Questo declino non è, però, un destino, sostiene Limes. A patto che si volti pagina rispetto alla politica piattamente filo-statunitense seguita dal governo Berlusconi. E che, in parallelo al varo di una politica di rigore sul piano economico interno, si "rilanci la nostra politica estera", a partire dalla spazio mediterraneo, "nostra area di elezione". Sia per assicurare il fabbisogno energetico del paese, sia per fare dell’Italia la porta d’ingresso delle merci dell’Estremo Oriente in Europa, sia per difendere e tornare ad allargare gli investimenti e le esportazioni italiane in Medioriente e verso l’Asia. Poiché l’Italia non ha la "massa critica geopolitica ed economica per tornare a contare nel mondo in gestazione", deve "partecipare alla costruzione di un soggetto europeo in grado di rinsaldare su basi meno diseguali la nostra alleanza con gli Stati Uniti" e "convincere gli Stati Uniti che l’Europa non può essere né un loro feudo né una loro succursale e neppure il loro mercenario".
Non è in questione, quindi, il distacco dall’alleanza con gli Stati Uniti e dalla Nato. L’Italia e le altre potenze capitalistiche europee non hanno (almeno per il momento) la forza e la volontà di costituire un polo imperialistico autonomo. All’ordine del giorno è solo il modo di stare dentro l’Alleanza Atlantica. Di cui vanno rafforzate le strutture militari, come accade con la base di Vicenza, di cui vanno portate avanti –laddove possibile e necessario– iniziative comuni come accade in Afghanistan, di cui va rinsaldato in Medioriente il bastione israeliano con i trattati di cooperazione economica della Ue e, come accade con l’Italia, con accordi di cooperazione militare. Ma affinché l’Europa possa stare dentro l’Alleanza con un più ampi margini di autonomia, cioè con una più ampia della capacità di arraffamento del bottino neo-coloniale ammassato dal capitale finanziario internazionale sulla pelle degli sfruttati mediorientali e del Sud del mondo, occorre che all’unificazione monetaria faccia corrispondere una politica estera più autonoma e che ogni paese si dia da fare in tal senso.
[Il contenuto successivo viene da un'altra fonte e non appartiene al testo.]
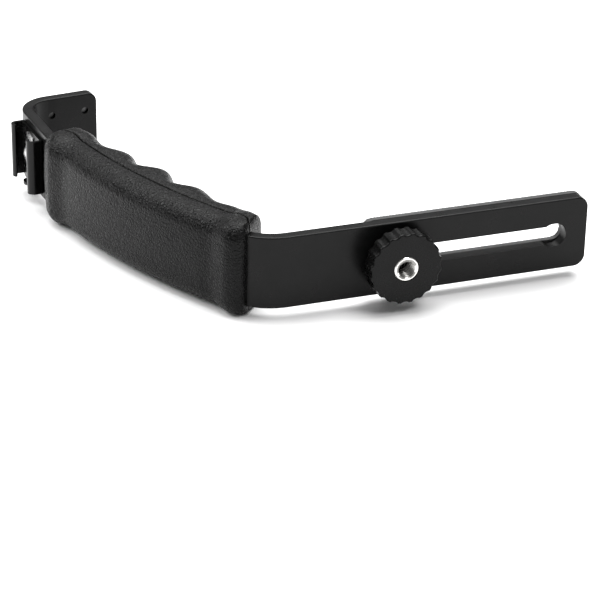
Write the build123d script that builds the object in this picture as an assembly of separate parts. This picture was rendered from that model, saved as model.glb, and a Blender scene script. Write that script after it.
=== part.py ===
from build123d import *
import os
from math import cos, pi, radians, sin

# C-shaped camera and light bracket with a moulded hand grip, in millimetres.
# The flat bar stands on its long edge: X runs along the slotted arm towards its free end,
# +Z is up across the bar's width, and +Y points from the slotted arm into the C.
# The origin is on the camera stud's axis, where its thread begins just above the pad.
# Places along the bar are stations: the distance along its outer face from where the near
# bend starts, negative on the slotted arm. Depth is measured from the outer face into the C.

# ---- flat bar ----
bar_width = 25.4
bar_thick = 4.0
arm_length = 106.0
near_bend_radius = 19.0
near_bend_turn = 56.0
bow_radius = 240.0
bow_turn = 24.0
upper_bend_radius = 50.0
upper_bend_turn = 5.8
shoe_seat_length = 20.6
top_bend_radius = 12.0
top_bend_turn = 88.4
short_arm_length = 18.7
arm_corner_radius = 4.0
short_arm_corner_radius = 3.5
bar_edge_round = 0.5

# ---- slot, clamp knob and camera screw ----
stud_diameter = 6.35
slot_side_clearance = 0.225
slot_start = -35.5
slot_end_margin = 7.6
slot_wide_extra = 1.6
slot_wide_run = 0.7
knob_station = -37.35
knob_diameter = 25.0
knob_thick = 6.2
knob_hub_diameter = 15.0
knob_hub_height = 2.2
knob_flutes = 20
knob_flute_radius = 2.4
knob_flute_depth = 0.55
knob_edge_round = 0.5
washer_diameter = 14.0
washer_thick = 0.8
running_clearance = 0.05
close_clearance = 0.02
screw_body_wall = 1.125
screw_body_proud = 0.2
socket_depth = 6.0
socket_chamfer = 0.4
stud_reach = 5.0
stud_chamfer = 0.7
stud_relief_depth = 0.7
stud_relief_length = 0.8
stud_thread_gap = 0.3

# ---- camera pad ----
pad_thick = 2.2
pad_length = 79.5
pad_corner_radius = 4.0

# ---- hand grip ----
grip_start = 14.0
grip_end = 117.5
seam_depth = 6.5
seam_end_depth = 2.0
seam_turn_length = 8.0
seam_corner_share = 0.35
grip_side_cover = 3.0
flare_extra_height = 0.8
flare_length = 12.5
shell_cover = 3.0
flare_cover = 4.3
lower_end_cover = 3.6
upper_end_cover = 2.9
flare_shift = 4.0
flare_peak_share = 0.4
outer_edge_round = 4.2
inner_edge_round = 4.0
grip_end_round = 2.4
# finger side: share of the grip's length from its start, and depth from the bar's outer face
finger_profile = (
    (0.0, 13.0),
    (0.134, 14.9),
    (0.22, 14.2),
    (0.335, 17.6),
    (0.43, 14.7),
    (0.529, 19.0),
    (0.627, 14.7),
    (0.723, 17.4),
    (0.823, 14.1),
    (0.919, 14.6),
    (1.0, 13.4),
)
grip_screw_shares = (0.144, 0.529, 0.89)
grip_boss_diameter = 7.0
grip_boss_reach = 5.0
grip_boss_clearance = 0.1
grip_screw_diameter = 3.0
grip_screw_length = 11.5
grip_head_diameter = 5.6
grip_head_height = 2.0
grip_head_depth = 11.5
head_clearance = 0.3
pocket_shares = ((0.2, 0.47), (0.588, 0.832))
pocket_floor_depth = 11.6
pocket_half_height = 10.5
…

Per l’Italia questo significa ripartire dal ruolo specifico che essa ricopre nel Mediterraneo. Se non riuscirà in questa impresa, se aspetterà passivamente che anche con l’Iran, dove sono presenti consistenti interessi economici italiani, si arrivi allo scontro militare, come accaduto con l’Iraq e la Jugoslavia, "l’Italia sarà la prima vittima dello scontro di civiltà", conoscerà un netto tracollo nella sua forza economica e statale sulla scena internazionale, con la possibilità di (già conosciute) derive jugoslave. Il Mediterraneo deve diventare, conclude Limes, da faglia privilegiata dello scontro di civiltà in area di convivenza tra mondo occidentale e mondo islamico, in fattore di costruzione del mondo multipolare che "anche la Cina, la Russia e il mondo islamico vogliono".
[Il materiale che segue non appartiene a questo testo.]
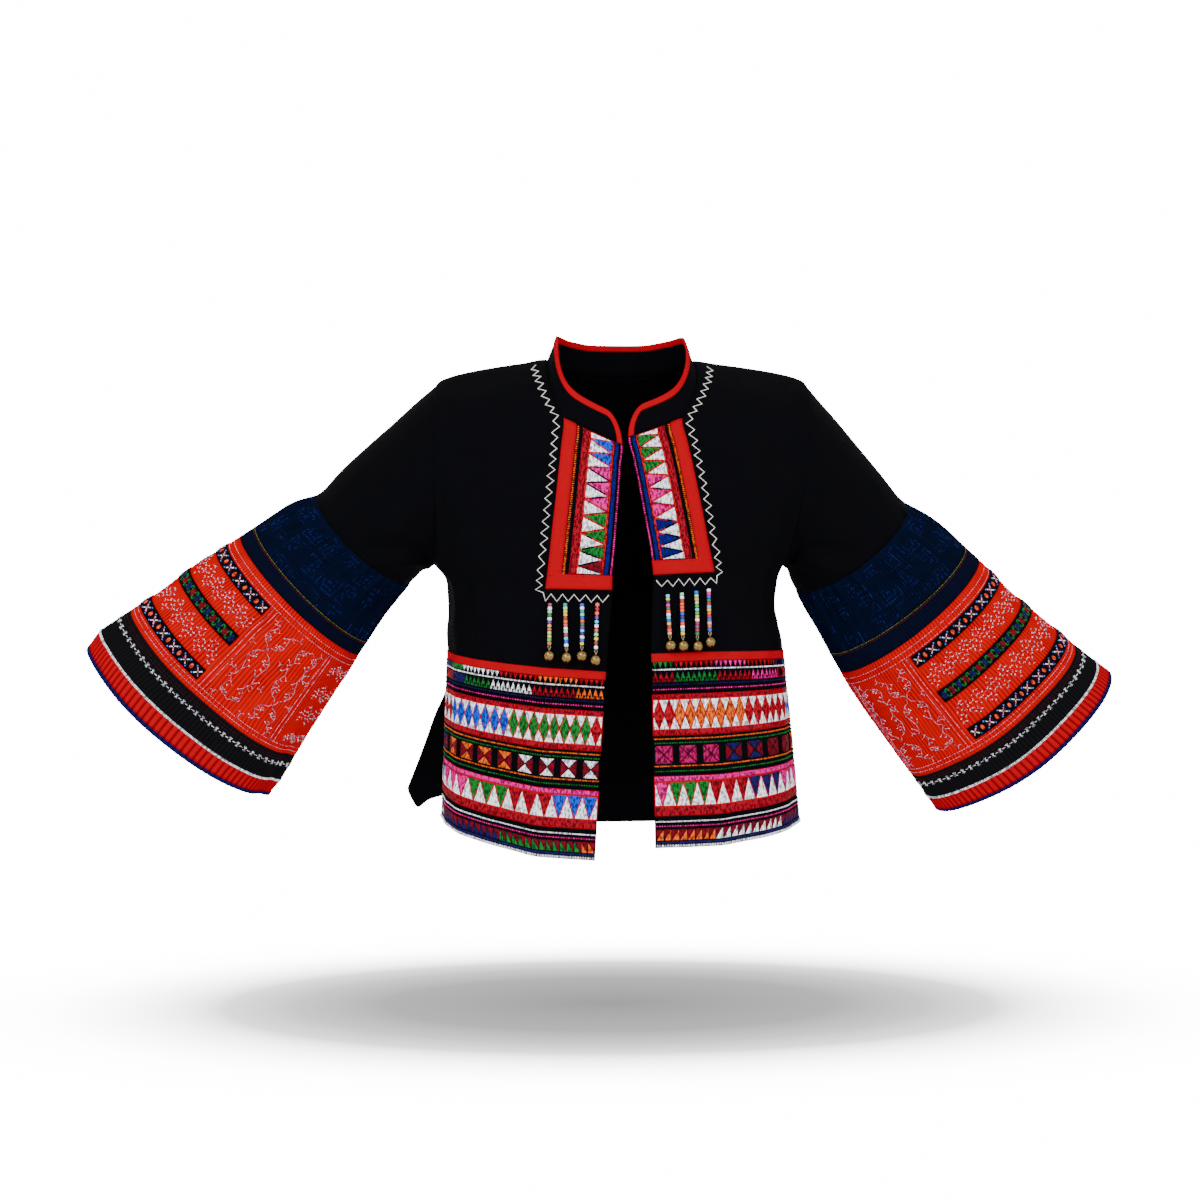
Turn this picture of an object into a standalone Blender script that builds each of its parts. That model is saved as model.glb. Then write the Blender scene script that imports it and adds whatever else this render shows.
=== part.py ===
"""Hmong embroidered jacket, worn form without a wearer, as cloth walls.

Metres, +Z up, the front faces -Y, +X is the wearer's left.  The origin is the
middle of the neck, level with the shoulders, where a hanger or a neck holds it.
"""
import math

import bmesh
import bpy
from mathutils import Vector

for thing in list(bpy.data.objects):
    bpy.data.objects.remove(thing, do_unlink=True)

WALL = 0.0015      # one layer of body cloth
TRIM = 0.0012      # a sewn-on band
LIFT = 0.0018      # from the inner face of the cloth to the underside of a band
GAP = 0.00015      # each piece stops this far short of its seam line
SEAM = 0.00080     # and the upper sleeve this far, as its seam folds sharply under the arm

SIDES = (("right", -1), ("left", 1))

# ---------------------------------------------------------------- tables
# Fronts, a row per height: the front edge, the outer edge of the neck band
# (at the neck line for rows 0 to 3) and the armhole or side seam.
# row, edge_x, edge_z, band_x, band_z, out_x, out_z
FRONT_ROWS = {
    "right": (
        (0, 0.0050, -0.0995, 0.0785, -0.0020, 0.1998, -0.0310),
        (1, 0.0050, -0.0995, 0.0795, -0.0180, 0.2030, -0.0400),
        (2, 0.0050, -0.0995, 0.0780, -0.0360, 0.2040, -0.0560),
        (3, 0.0050, -0.0995, 0.0735, -0.0540, 0.2045, -0.0770),
        (4, 0.0050, -0.0995, 0.0668, -0.0705, 0.2045, -0.1010),
        (5, 0.0070, -0.1215, 0.0700, -0.0990, 0.2042, -0.1260),
        (6, 0.0090, -0.1455, 0.0733, -0.1270, 0.2038, -0.1500),
        (7, 0.0110, -0.1700, 0.0766, -0.1550, 0.2032, -0.1730),
        (8, 0.0131, -0.1950, 0.0800, -0.1840, 0.2026, -0.1940),
        (9, 0.0152, -0.2180, 0.0830, -0.2120, 0.2022, -0.2115),
        (10, 0.0171, -0.2380, 0.0855, -0.2360, 0.2018, -0.2235),
        (11, 0.0174, -0.2534, 0.0872, -0.2520, 0.1895, -0.2380),
        (12, 0.0190, -0.2810, 0.0870, -0.2780, 0.1865, -0.2620),
        (13, 0.0215, -0.3100, 0.0865, -0.3060, 0.1858, -0.2900),
        (14, 0.0239, -0.3400, 0.0860, -0.3360, 0.1857, -0.3187),
        (24, 0.0361, -0.5400, 0.0960, -0.5360, 0.1938, -0.4990),
    ),
    "left": (
        (0, 0.0013, -0.0910, 0.0800, -0.0020, 0.2042, -0.0260),
        (1, 0.0013, -0.0910, 0.0815, -0.0180, 0.2060, -0.0360),
        (2, 0.0013, -0.0910, 0.0780, -0.0360, 0.2060, -0.0530),
        (3, 0.0013, -0.0910, 0.0700, -0.0540, 0.2045, -0.0750),
        (4, 0.0013, -0.0910, 0.0606, -0.0700, 0.2020, -0.1000),
        (5, 0.0055, -0.1130, 0.0650, -0.0950, 0.1985, -0.1260),
        (6, 0.0098, -0.1360, 0.0700, -0.1200, 0.1945, -0.1500),
        (7, 0.0140, -0.1590, 0.0750, -0.1460, 0.1905, -0.1730),
        (8, 0.0183, -0.1830, 0.0802, -0.1720, 0.1865, -0.1940),
        (9, 0.0222, -0.2040, 0.0850, -0.1980, 0.1825, -0.2120),
        (10, 0.0247, -0.2220, 0.0894, -0.2190, 0.1788, -0.2240),
        (11, 0.0264, -0.2374, 0.0923, -0.2340, 0.1728, -0.2380),
        (12, 0.0257, -0.2640, 0.0912, -0.2610, 0.1712, -0.2620),
        (13, 0.0249, -0.2920, 0.0900, -0.2890, 0.1735, -0.2910),
        (14, 0.0241, -0.3209, 0.0890, -0.3190, 0.1788, -0.3193),
        (24, 0.0277, -0.5270, 0.0980, -0.5260, 0.1943, -0.5040),
    ),
}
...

Altro che portaborracce degli Stati Uniti e di Israele! Il "multilateralismo" e la promozione della stabilità nel Medioriente è il modo in cui il governo italiano cerca di promuovere gli interessi del paese, cioè del capitale italiano, nel mondo! La missione militare in Libano, l’aumento delle spese militari previsto dalla finanziaria, il "sì" alla nuova base Usa a Vicenza, l’allargamento delle iniziative di "cooperazione civile" italiane in Afghanistan, la proposta di D’Alema sulla Palestina sono i tasselli di un’unica politica. Per lottare efficacemente anche solo contro uno di tali tasselli, è necessario lo sviluppo di una lotta che affronti lo scopo complessivo di tale politica, che evidenzi come ogni singola iniziativa del governo italiano concorra a questo scopo (anche quando si presenta sotto la veste "accattivante" della cooperazione civile) e ne mostri gli effetti sia sui popoli mediorientali che sui lavoratori italiani.